Although Glen Fritz described much of the scriptural account as being consistent with a volcanic eruption, he addressed some of the confounding issues concerning a volcanic eruption on Mount Sinai/Horeb in a 2016 paper, “Was Mount Sinai a Volcano?” (ancientexodus.com/was-mount-sinai-a-volcano). He concluded, “The volcanic theories…all seem to ignore the potentially noxious environments associated with active volcanoes. The ‘elephant in the room,’ the obvious element missing from the arguments, concerns the incompatibility between human activity and volcanic eruptions…The products of this sort of eruption would include ejecta or tephra, steam, gasses, and molten lava flows…The tephra fallout from volcanic plumes is very hazardous, easily deadly to man, animals, and vegetation. Surface accumulation of ash prior to the arrival of the Hebrews would inhibit, if not preclude, pastoral and habitation activity. In the least, ash is a significant respiratory and eye irritant.”
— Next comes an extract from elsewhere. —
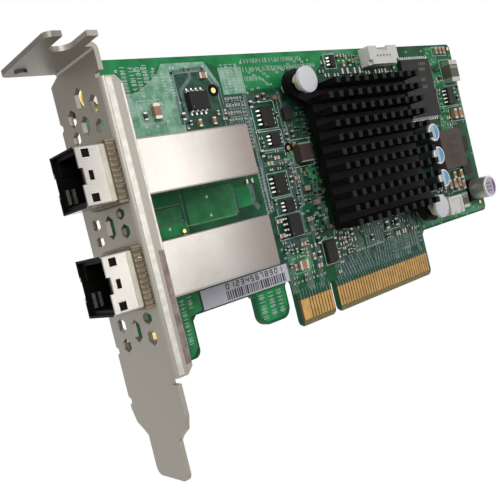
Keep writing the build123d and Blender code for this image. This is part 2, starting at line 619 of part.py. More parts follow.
# Two-ended parts
# x, z, length, width, thickness, turned (True: long side along Z)
CERAMICS = [
    (-39.3, 53.1, 3.2, 1.6, 1.2, True), (-25.1, 59.8, 2.0, 1.25, 0.9, False),
    (-28.8, 49.7, 1.6, 0.8, 0.8, True), (-24.8, 49.8, 1.6, 0.8, 0.8, True),
    (-9.2, 13.9, 2.6, 2.2, 1.4, False), (68.1, 42.9, 3.0, 1.5, 1.2, True),
    (70.8, 42.9, 3.0, 1.5, 1.2, True), (65.7, 62.3, 1.8, 1.0, 0.9, True),
    (67.7, 62.3, 1.8, 1.0, 0.9, True), (69.7, 62.3, 1.8, 1.0, 0.9, True),
    (59.7, 22.7, 2.6, 1.2, 1.0, True), (62.1, 22.7, 2.6, 1.2, 1.0, True),
    (57.3, 22.7, 2.6, 1.2, 1.0, True), (-1.6, 31.1, 1.6, 1.2, 0.8, False),
]
RESISTORS = [
    (-41.9, 52.4, 1.6, 0.8, 0.5, True), (13.2, 58.8, 1.6, 0.8, 0.5, False),
    (20.6, 61.9, 1.6, 0.8, 0.5, True), (34.3, 56.9, 1.6, 0.8, 0.5, False),
    (72.2, 47.6, 1.6, 0.8, 0.5, True), (17.9, 15.0, 1.6, 0.8, 0.5, True),
]
TANTALUM = [(70.0, 55.5, 6.4, 4.2, 2.6, True), (62.2, 17.1, 4.4, 3.0, 1.5, True)]
END_SHARE = 0.2


def chips(specs, ends):
    """Bodies or end caps of parts with two soldered ends."""
    out = []
    for x, z, length, width, t, turned in specs:
        cap = length * END_SHARE
        for s in (-1, 0, 1):
            if (s == 0) == ends:
                continue
            a = s * (length - cap) / 2
            l = cap if s else length - 2 * cap
            if turned:
                out.append(on_board(x, z + a, width, l, t))
            else:
                out.append(on_board(x + a, z, l, width, t))
    return group(out)


# Inductors and capacitors
POWER_L = (57.4, 32.7, 10.9, 11.2, 4.0)
SMALL_L = (-0.8, 39.5, 4.0, 4.6, 2.2)
COIL_CHAMFER = 0.5
TERMINAL_T = 0.15
TERMINAL_H = 1.4
TERMINAL_IN = 0.9         # terminal's centre inside the body's edge
CAN_X = 47.7
CAN_Z = [38.1, 31.6, 25.1]
CAN_D = 5.0
CAN_H = 4.6
CAN_BASE = 5.3
CAN_BASE_T = 0.8
BASE_CHAMFER = 0.18       # share of the base's side
POLY_X, POLY_Z = 69.4, 19.3
POLY_D = 6.3
POLY_H = 5.0
POLY_BASE = 6.6


def inductor(x, z, w, h, t):
    body = on_board(x, z, w, h, t, TERMINAL_T)
    return chamfer(body.edges().filter_by(Axis.Y), COIL_CHAMFER)


def inductor_terminals(specs):
    out = []
    for x, z, w, h, t in specs:
        for s in (-1, 1):
            out.append(on_board(x, z + s * (h / 2 - TERMINAL_IN), w * 0.45, TERMINAL_H, TERMINAL_T))
    return group(out)


def can(x, z, d, h):
    return rod(x, z, d / 2, FACE - CAN_BASE_T - h, FACE - CAN_BASE_T)


def can_base(x, z, side):
    base = on_board(x, z, side, side, CAN_BASE_T)
    near = [e for e in base.edges().filter_by(Axis.Y) if e.center().X > x]
    return chamfer(near, side * BASE_CHAMFER)


# Wire headers
HEAD_X0, HEAD_X1, HEAD_T = 30.0, 42.4, 3.4
HEAD_EDGE = 0.5           # header below the board's top edge
HEAD_H = 4.9
HEAD_Z1 = BOARD_TOP - HEAD_EDGE
HEAD_Z0 = HEAD_Z1 - HEAD_H
HEAD_BACK = 1.3           # closed end of the shroud
HEAD_PITCH = 2.0
HEAD_PIN_IN = 0.8         # pin tips inside the shroud
LATCH_X0, LATCH_X1, LATCH_H = 33.6, 38.2, 1.4   # latch notch in the mouth
SHOULDER_CUT = 1.1        # notches at the closed end's corners
SHOULDER_T = 0.9
SHOULDER_H = 1.2
HEAD_PINS = 5
AUX_X0, AUX_X1, AUX_Z0, AUX_Z1, AUX_T = 48.6, 55.4, 14.4, 19.4, 4.6
AUX_PINS = 3
AUX_PITCH = 1.6
AUX_FLOOR = 1.0           # floor of the shroud
AUX_SLIT_IN = 1.9         # slits in the lower wall
AUX_SLIT_W = 0.9
AUX_SLIT_T = 1.6
HEAD_WALL = 0.7
HEADER_PIN = 0.6


def make_header():
    """Side-entry shroud, open towards the board's top edge."""
    body = block(HEAD_X0, HEAD_X1, FACE - HEAD_T, FACE, HEAD_Z0, HEAD_Z1)
    body -= block(HEAD_X0 + HEAD_WALL, HEAD_X1 - HEAD_WALL, FACE - HEAD_T + HEAD_WALL,
                  FACE - HEAD_WALL, HEAD_Z0 + HEAD_BACK, HEAD_Z1 + 1)
    body -= block(LATCH_X0, LATCH_X1, FACE - HEAD_T - 1, FACE - HEAD_T + HEAD_WALL,
                  HEAD_Z1 - LATCH_H, HEAD_Z1 + 1)
    for x0, x1 in ((HEAD_X0 - 1, HEAD_X0 + SHOULDER_CUT), (HEAD_X1 - SHOULDER_CUT, HEAD_X1 + 1)):
        body -= block(x0, x1, FACE - HEAD_T - 1, FACE - HEAD_T + SHOULDER_T,
                      HEAD_Z0 - 1, HEAD_Z0 + SHOULDER_H)
    return body


def make_header_pins():
    out = []
    mid = (HEAD_X0 + HEAD_X1) / 2
    for i in range(HEAD_PINS):
        x = mid + (i - (HEAD_PINS - 1) / 2) * HEAD_PITCH
        out.append(block(x - HEADER_PIN / 2, x + HEADER_PIN / 2, FACE - HEAD_T / 2 - HEADER_PIN / 2,
                         FACE - HEAD_T / 2 + HEADER_PIN / 2, HEAD_Z0 + HEAD_BACK, HEAD_Z1 - HEAD_PIN_IN))
    mid = (AUX_X0 + AUX_X1) / 2
    zc = (AUX_Z0 + AUX_Z1) / 2
    for i in range(AUX_PINS):
        x = mid + (i - (AUX_PINS - 1) / 2) * AUX_PITCH
        out.append(block(x - HEADER_PIN / 2, x + HEADER_PIN / 2, FACE - AUX_T + HEAD_PIN_IN, FACE - AUX_FLOOR,
                         zc - HEADER_PIN / 2, zc + HEADER_PIN / 2))
    return group(out)


def make_aux_header():
    """Upright shroud, open towards the viewer's side."""
    body = block(AUX_X0, AUX_X1, FACE - AUX_T, FACE, AUX_Z0, AUX_Z1)
    body -= block(AUX_X0 + HEAD_WALL, AUX_X1 - HEAD_WALL, FACE - AUX_T - 1, FACE - AUX_FLOOR,
                  AUX_Z0 + HEAD_WALL, AUX_Z1 - HEAD_WALL)
    for x in (AUX_X0 + AUX_SLIT_IN, AUX_X1 - AUX_SLIT_IN):
        body -= block(x - AUX_SLIT_W / 2, x + AUX_SLIT_W / 2, FACE - AUX_T - 1, FACE - AUX_T + AUX_SLIT_T,
                      AUX_Z0 - 1, AUX_Z0 + HEAD_WALL)
    return body


# Label
LABEL_X0, LABEL_W, LABEL_H, LABEL_T = -39.1, 25.4, 4.1, 0.1
LABEL_UP = 0.3            # label above the board's lower edge
LABEL_Z0 = BOARD_LOWER_LEFT + LABEL_UP


def main():
    save("circuit_board", make_board())
    save("edge_contacts", make_contacts())
    save("bracket", make_bracket())
    save("bracket_screws", make_screws())
    for name, z in zip(("upper", "lower"), PORT_Z):
        save(f"{name}_cage", make_cage(z))
        save(f"{name}_receptacle", make_receptacle(z))
        save(f"{name}_gasket", make_gasket(z))
    save("port_contacts", make_port_contacts())
    save("port_springs", make_port_springs())
    save("heat_sink", make_sink())
    save("controller_chip", make_chip())
    pad = CHIP_DIE - 2 * PAD_INSET
    save("thermal_pad", on_board(SINK_X, SINK_Z, pad, pad, PAD_T, CHIP_TOP))
    save("push_pins", make_push_pins())
    save("push_pin_springs", make_push_springs())
    save("small_outline_chips", group([package(s) for s in SMALL_OUTLINE]))
    save("small_outline_leads", group(
        [lead for s in SMALL_OUTLINE for lead in leads(s, OUTLINE_PITCH, OUTLINE_LEAD_W)]))
    save("logic_chips", group([package(s) for s in LOGIC]))
    save("logic_leads", group(
        [lead for s in LOGIC for lead in leads(s, s[3] / (s[6] + LOGIC_MARGIN), LOGIC_LEAD_W)]))
    save("flash_chip", package(FLASH))
    save("flash_leads", group(leads(FLASH, FLASH_PITCH, FLASH_LEAD_W)))
    save("ceramic_capacitors", chips(CERAMICS, False))
    save("ceramic_ends", chips(CERAMICS, True))
    save("resistors", chips(RESISTORS, False))
    save("resistor_ends", chips(RESISTORS, True))
    save("tantalum_capacitors", chips(TANTALUM, False))
    save("tantalum_ends", chips(TANTALUM, True))
    save("power_inductor", inductor(*POWER_L))
    save("small_inductor", inductor(*SMALL_L))
    save("inductor_terminals", inductor_terminals([POWER_L, SMALL_L]))
    save("electrolytic_cans", group([can(CAN_X, z, CAN_D, CAN_H) for z in CAN_Z]))
    save("electrolytic_bases", group([can_base(CAN_X, z, CAN_BASE) for z in CAN_Z]))
    save("polymer_can", can(POLY_X, POLY_Z, POLY_D, POLY_H))
    save("polymer_base", can_base(POLY_X, POLY_Z, POLY_BASE))
    save("wire_header", make_header())
    save("aux_header", make_aux_header())
    save("header_pins", make_header_pins())
    save("label", block(LABEL_X0, LABEL_X0 + LABEL_W, FACE - LABEL_T, FACE,
                        LABEL_Z0, LABEL_Z0 + LABEL_H))


main()
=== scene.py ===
import math

import bmesh
import bpy
import numpy as np
from mathutils import Matrix, Vector


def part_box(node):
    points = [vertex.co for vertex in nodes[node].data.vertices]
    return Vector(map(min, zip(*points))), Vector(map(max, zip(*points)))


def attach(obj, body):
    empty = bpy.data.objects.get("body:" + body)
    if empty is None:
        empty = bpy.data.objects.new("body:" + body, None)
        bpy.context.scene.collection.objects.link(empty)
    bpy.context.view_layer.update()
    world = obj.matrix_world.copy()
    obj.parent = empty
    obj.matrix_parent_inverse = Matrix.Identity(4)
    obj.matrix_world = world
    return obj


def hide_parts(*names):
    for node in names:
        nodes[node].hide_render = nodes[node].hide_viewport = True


# The whole card, as it comes packed: every solid in metres, with the board upright in the
# XZ plane, its parts facing -Y and the bracket at the -X end. Tables below are in millimetres.
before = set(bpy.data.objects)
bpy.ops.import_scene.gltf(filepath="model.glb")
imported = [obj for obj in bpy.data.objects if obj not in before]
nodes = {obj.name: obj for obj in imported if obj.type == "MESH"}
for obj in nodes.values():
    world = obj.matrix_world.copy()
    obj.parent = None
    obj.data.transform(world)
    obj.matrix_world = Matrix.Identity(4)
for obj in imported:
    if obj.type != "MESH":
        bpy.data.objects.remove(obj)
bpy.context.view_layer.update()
MM = 0.001
board_low, board_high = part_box("circuit_board")
FACE, BACK = board_low.y / MM, board_high.y / MM


# Viewing place. The card is seen from in front of the bracket and a little to its component
# side, with the camera rolled so that the card leans back to the right.
def stand(name, data):
    """A new object that shows this data, put into the scene."""
    thing = bpy.data.objects.new(name, data)
    bpy.context.scene.collection.objects.link(thing)
    return thing


EYE = Vector((-118.69, -111.94, 28.79)) * MM
VIEW_RIGHT = Vector((0.764114, -0.599675, -0.237738))
VIEW_DOWN = Vector((-0.20854, 0.119117, -0.970733))
VIEW_AHEAD = Vector((0.610443, 0.791328, -0.034038))
FOCAL_PX = 665.71
CENTRE_PX = (212.57, 244.42)
PHOTO_PX = (500.0, 495.0)
camera_data = bpy.data.cameras.new("camera")
camera = stand("camera", camera_data)
pose = Matrix((VIEW_RIGHT, -VIEW_DOWN, -VIEW_AHEAD)).transposed().to_4x4()
pose.translation = EYE
camera.matrix_world = pose
camera_data.sensor_fit = "HORIZONTAL"
camera_data.sensor_width = 36.0
camera_data.lens = FOCAL_PX / PHOTO_PX[0] * camera_data.sensor_width
camera_data.shift_x = (PHOTO_PX[0] / 2 - CENTRE_PX[0]) / PHOTO_PX[0]
camera_data.shift_y = (CENTRE_PX[1] - PHOTO_PX[1] / 2) / PHOTO_PX[0]
camera_data.clip_start = 0.005
camera_data.clip_end = 20.0
bpy.context.scene.camera = camera
bpy.context.scene.view_settings.view_transform = "Standard"


# Studio. A white sweep well below the card and a white room behind it, a narrow soft box at the
# right front that the sheet metal mirrors, a broad key at the left front, and weaker ones.
def shader(tree, kind, sockets=None, **settings):
    """A new shader node of this kind, with its settings and its sockets filled in."""
    made = tree.nodes.new("ShaderNode" + kind)
    for name, value in settings.items():
        setattr(made, name, value)
    for name, value in (sockets or {}).items():
        made.inputs[name].default_value = value
    return made


def wire(tree, *joins):
    """Links, from rows of a node, its output, a second node and its socket."""
    for source, output, target, socket in joins:
        tree.links.new(source.outputs[output], target.inputs[socket])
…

I agree with Fritz’s evaluation. It seems that describing the Mountain of God as a volcano at the time of the Israelite visit is not scientifically feasible, especially given that the Israelites were encamped at its base for over eleven months and Moses spent over eighty days on its summit. But what if the events reported in Exodus 19:16-20 and Exodus 20:18-21 resulted, not from a huge volcanic eruption, but from the release of natural gas, perhaps expanded by an earthquake shaking the ground and opening new fissures, which would burn any extant shrubs and grass, sending smoke into the air. Thus, the burning bush, which Moses saw when he first visited Mount Horeb had by the time of his return with the Israelites, turned into a mountain of fire, much like what I saw in Azerbaijan in 2009.